What needs to be done: What is the number of lines in the entries that include the word "this"? Respond with the number only.
— START Listed entries —
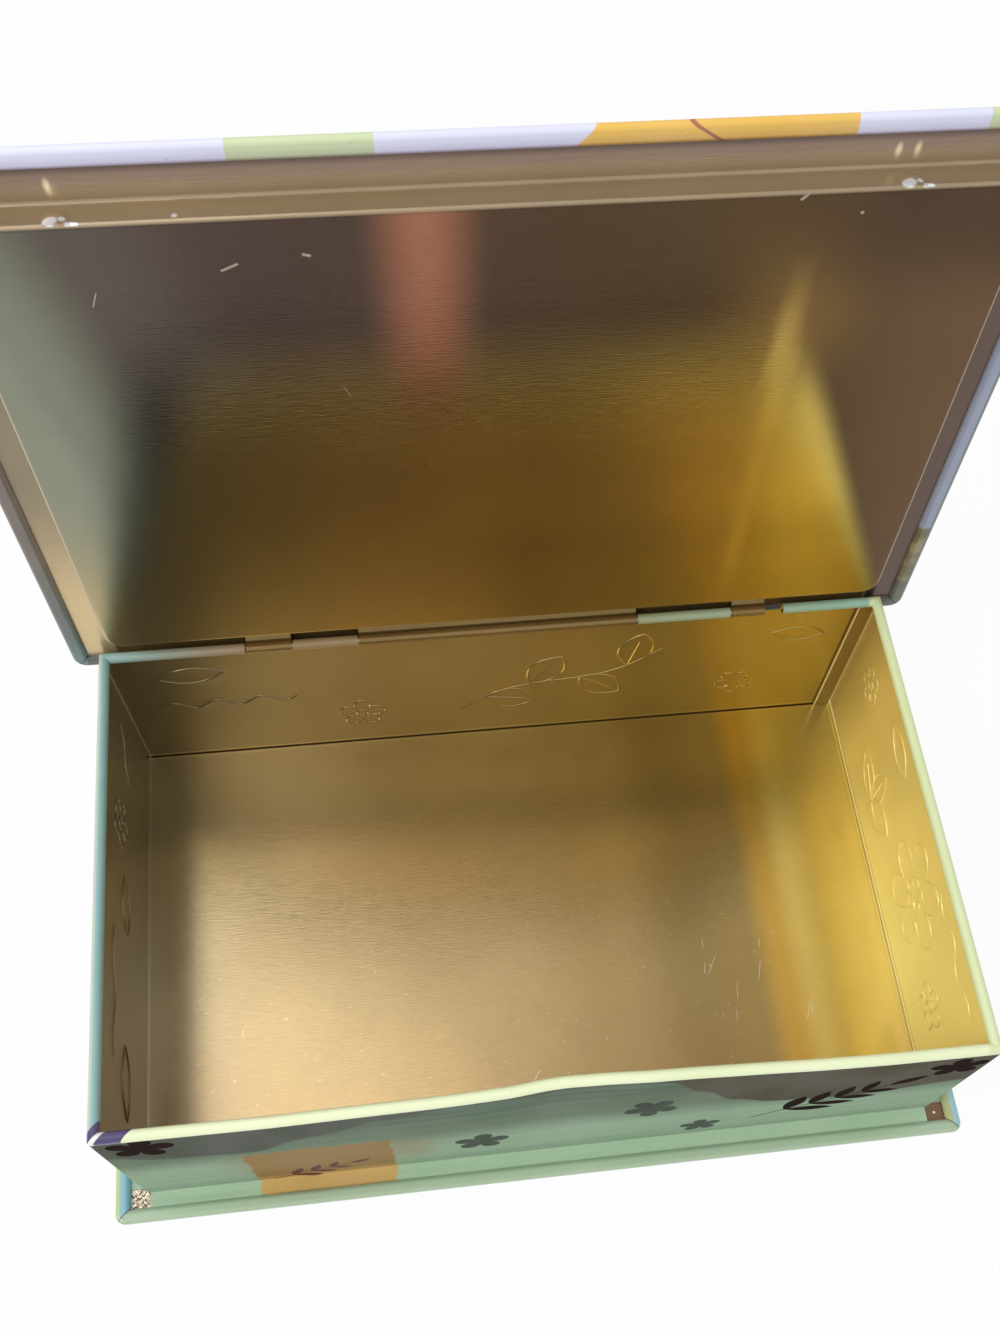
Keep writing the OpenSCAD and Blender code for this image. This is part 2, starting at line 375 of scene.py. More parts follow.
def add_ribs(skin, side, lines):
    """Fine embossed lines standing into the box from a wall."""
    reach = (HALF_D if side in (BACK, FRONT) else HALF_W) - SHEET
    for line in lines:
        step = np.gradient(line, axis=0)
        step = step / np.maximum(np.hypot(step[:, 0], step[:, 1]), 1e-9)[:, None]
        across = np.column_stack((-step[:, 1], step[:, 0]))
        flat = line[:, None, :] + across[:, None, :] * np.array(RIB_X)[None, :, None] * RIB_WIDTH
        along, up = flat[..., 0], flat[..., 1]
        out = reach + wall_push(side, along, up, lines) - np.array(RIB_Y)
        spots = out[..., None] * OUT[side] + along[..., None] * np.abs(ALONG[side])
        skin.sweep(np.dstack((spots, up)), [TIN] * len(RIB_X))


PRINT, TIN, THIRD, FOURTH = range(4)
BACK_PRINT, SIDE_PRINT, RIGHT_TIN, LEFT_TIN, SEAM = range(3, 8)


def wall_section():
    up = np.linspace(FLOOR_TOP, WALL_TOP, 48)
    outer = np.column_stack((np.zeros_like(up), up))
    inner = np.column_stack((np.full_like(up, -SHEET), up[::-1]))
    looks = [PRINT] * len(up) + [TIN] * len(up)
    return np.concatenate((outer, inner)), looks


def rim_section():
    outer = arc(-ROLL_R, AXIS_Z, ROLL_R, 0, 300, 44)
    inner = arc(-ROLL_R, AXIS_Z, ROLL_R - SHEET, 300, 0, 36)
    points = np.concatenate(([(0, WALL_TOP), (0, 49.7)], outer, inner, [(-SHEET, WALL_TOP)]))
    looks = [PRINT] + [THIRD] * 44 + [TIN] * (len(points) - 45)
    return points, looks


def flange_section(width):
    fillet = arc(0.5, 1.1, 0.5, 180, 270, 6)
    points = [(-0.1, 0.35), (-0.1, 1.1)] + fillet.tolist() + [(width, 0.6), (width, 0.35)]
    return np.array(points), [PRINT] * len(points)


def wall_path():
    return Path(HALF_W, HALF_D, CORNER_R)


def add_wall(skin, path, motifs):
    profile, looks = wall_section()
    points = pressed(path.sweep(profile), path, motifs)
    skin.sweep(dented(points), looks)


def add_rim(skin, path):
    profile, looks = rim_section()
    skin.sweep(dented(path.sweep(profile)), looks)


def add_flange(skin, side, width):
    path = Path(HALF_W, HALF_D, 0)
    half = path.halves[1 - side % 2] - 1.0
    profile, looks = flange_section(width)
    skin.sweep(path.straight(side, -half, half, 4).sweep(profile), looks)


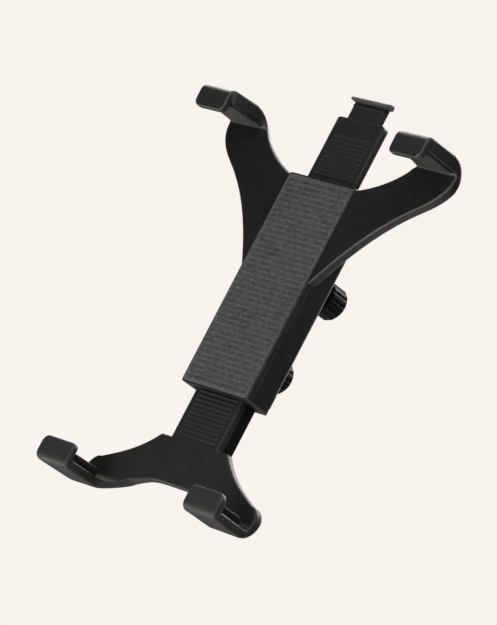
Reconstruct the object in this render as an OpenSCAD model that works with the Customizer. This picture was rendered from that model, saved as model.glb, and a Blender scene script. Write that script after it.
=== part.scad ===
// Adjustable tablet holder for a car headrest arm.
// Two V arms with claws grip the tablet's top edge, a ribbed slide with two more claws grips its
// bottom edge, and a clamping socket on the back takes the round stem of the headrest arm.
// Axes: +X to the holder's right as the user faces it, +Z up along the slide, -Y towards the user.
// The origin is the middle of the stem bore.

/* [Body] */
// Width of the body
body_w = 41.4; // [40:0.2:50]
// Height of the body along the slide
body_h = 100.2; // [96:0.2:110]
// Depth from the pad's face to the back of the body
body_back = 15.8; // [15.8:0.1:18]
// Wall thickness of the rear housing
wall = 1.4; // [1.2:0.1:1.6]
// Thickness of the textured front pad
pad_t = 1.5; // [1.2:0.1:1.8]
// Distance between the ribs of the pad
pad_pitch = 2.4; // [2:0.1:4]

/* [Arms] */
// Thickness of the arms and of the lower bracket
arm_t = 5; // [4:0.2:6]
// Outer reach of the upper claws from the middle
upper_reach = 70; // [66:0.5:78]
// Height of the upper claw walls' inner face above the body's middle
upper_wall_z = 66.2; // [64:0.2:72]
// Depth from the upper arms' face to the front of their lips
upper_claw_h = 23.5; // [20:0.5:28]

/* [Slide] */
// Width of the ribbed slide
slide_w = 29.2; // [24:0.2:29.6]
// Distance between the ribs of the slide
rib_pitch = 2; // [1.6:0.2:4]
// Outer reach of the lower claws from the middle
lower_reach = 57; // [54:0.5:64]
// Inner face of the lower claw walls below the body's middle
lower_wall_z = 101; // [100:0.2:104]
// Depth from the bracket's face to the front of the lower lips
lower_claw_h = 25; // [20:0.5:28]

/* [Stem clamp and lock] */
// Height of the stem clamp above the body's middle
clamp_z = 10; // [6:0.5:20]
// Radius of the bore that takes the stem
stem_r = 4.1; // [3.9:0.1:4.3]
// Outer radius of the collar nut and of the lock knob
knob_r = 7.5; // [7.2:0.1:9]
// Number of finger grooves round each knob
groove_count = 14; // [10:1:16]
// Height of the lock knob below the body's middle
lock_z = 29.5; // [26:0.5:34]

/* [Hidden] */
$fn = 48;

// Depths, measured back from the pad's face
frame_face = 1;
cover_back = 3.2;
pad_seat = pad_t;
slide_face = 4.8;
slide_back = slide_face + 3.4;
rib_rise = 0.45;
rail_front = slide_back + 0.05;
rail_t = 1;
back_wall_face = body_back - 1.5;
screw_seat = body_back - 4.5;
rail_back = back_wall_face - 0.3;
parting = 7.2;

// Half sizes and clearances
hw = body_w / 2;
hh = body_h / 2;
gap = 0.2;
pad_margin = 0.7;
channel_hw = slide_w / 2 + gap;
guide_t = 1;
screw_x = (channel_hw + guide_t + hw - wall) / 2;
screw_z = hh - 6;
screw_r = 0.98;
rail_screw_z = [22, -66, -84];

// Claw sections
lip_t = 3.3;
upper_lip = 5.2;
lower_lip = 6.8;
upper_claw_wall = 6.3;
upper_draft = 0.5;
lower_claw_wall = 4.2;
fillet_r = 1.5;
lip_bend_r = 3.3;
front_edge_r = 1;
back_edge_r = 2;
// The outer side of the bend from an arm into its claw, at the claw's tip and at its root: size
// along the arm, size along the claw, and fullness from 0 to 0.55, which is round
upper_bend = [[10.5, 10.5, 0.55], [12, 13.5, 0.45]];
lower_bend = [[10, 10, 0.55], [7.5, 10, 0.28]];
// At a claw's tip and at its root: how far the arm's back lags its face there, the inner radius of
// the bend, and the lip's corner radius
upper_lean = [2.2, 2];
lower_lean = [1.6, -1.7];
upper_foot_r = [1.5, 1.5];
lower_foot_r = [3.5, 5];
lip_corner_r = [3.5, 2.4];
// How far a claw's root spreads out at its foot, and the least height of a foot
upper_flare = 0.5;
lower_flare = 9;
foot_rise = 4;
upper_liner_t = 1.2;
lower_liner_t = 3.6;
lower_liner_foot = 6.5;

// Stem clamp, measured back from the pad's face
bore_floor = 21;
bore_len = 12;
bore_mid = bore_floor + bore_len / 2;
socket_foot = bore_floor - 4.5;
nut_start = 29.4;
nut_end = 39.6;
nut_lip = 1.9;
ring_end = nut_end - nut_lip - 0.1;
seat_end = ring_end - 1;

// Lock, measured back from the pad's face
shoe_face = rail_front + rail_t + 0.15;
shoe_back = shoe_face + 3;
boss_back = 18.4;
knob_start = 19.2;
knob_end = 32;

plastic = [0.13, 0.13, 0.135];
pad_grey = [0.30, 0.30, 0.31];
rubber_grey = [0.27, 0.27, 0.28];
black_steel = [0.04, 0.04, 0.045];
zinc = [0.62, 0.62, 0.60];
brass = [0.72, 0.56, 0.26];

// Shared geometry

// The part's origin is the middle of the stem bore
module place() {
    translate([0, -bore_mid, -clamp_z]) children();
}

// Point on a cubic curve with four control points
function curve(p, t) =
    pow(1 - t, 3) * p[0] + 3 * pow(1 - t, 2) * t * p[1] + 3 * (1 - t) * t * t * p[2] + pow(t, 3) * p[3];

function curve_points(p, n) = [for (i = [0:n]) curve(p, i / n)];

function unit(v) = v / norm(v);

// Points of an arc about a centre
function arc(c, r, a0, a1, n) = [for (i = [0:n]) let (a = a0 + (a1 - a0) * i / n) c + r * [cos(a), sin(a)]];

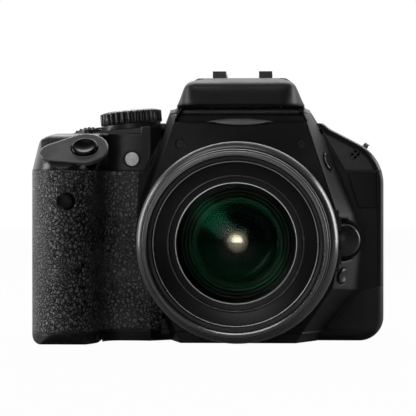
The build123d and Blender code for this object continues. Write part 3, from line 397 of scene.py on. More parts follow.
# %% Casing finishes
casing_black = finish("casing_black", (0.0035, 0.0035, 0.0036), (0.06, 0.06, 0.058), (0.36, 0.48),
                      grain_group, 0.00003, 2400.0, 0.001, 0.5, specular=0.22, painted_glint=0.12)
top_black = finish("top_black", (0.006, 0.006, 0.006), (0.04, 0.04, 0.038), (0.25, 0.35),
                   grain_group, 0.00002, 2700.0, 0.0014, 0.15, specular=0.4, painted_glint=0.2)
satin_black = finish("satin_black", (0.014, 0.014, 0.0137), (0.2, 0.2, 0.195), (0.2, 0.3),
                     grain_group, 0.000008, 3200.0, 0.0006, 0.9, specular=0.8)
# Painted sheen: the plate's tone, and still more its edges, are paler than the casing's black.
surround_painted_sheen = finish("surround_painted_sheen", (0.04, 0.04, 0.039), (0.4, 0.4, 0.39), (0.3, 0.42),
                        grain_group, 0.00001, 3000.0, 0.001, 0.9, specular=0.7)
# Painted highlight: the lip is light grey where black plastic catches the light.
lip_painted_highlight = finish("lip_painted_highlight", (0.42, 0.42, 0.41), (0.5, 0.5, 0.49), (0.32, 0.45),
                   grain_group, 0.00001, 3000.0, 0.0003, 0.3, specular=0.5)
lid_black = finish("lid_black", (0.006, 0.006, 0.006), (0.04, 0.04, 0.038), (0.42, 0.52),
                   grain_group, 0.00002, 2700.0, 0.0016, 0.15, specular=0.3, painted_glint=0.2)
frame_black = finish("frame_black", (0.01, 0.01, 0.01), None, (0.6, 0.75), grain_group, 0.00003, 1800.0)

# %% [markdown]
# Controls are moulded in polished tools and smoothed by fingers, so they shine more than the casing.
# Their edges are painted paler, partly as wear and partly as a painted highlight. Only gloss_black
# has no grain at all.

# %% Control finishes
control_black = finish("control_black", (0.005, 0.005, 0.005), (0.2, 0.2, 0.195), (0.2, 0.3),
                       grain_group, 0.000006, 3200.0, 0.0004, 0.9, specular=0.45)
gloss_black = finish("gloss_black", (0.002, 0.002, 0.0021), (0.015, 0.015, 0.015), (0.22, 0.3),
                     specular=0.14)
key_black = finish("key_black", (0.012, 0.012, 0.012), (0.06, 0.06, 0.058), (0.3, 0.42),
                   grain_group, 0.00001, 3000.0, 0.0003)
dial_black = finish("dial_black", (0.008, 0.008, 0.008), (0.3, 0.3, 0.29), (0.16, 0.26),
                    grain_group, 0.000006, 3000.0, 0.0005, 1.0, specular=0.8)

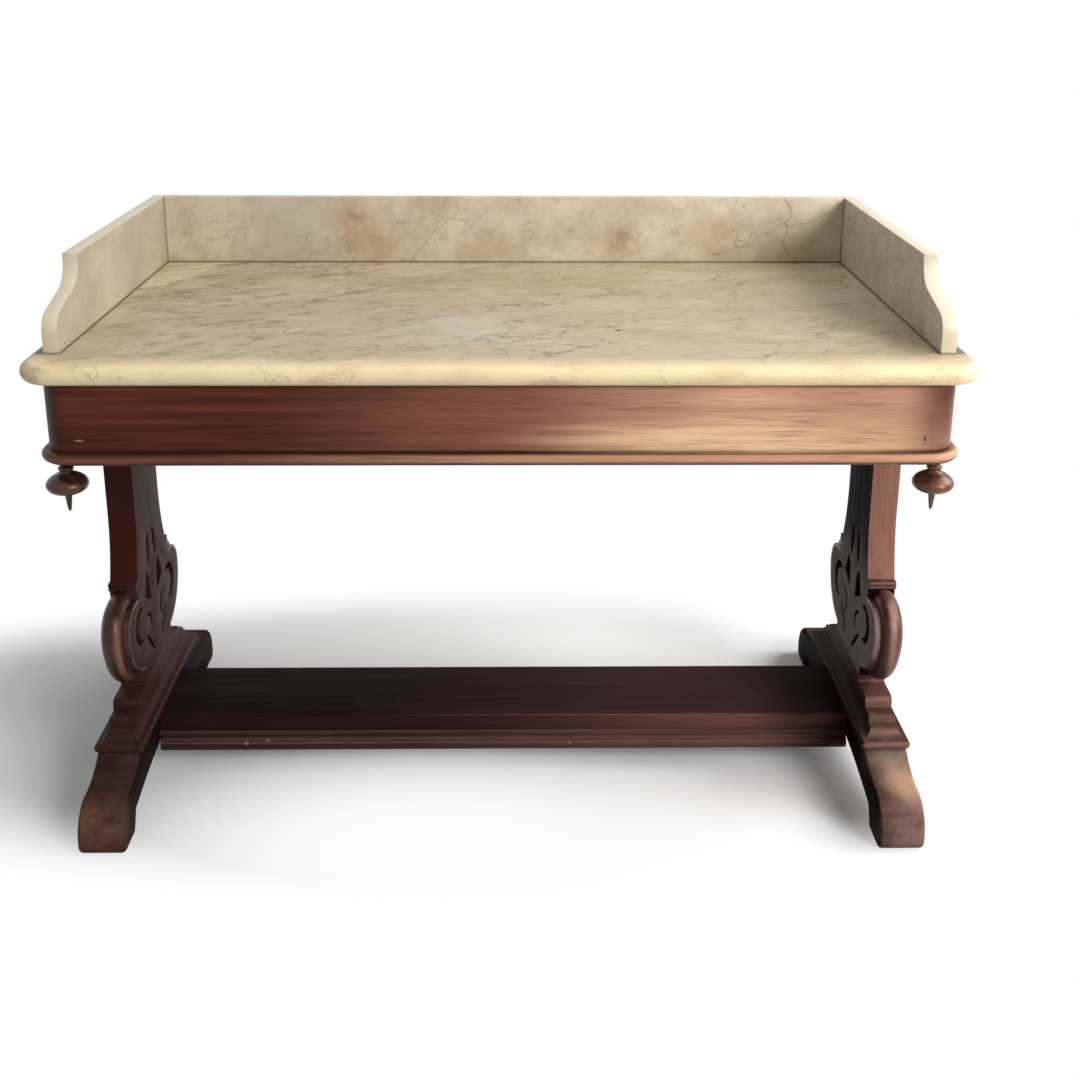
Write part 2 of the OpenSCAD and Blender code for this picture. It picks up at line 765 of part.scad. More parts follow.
— END Listed entries —
Finished task: 4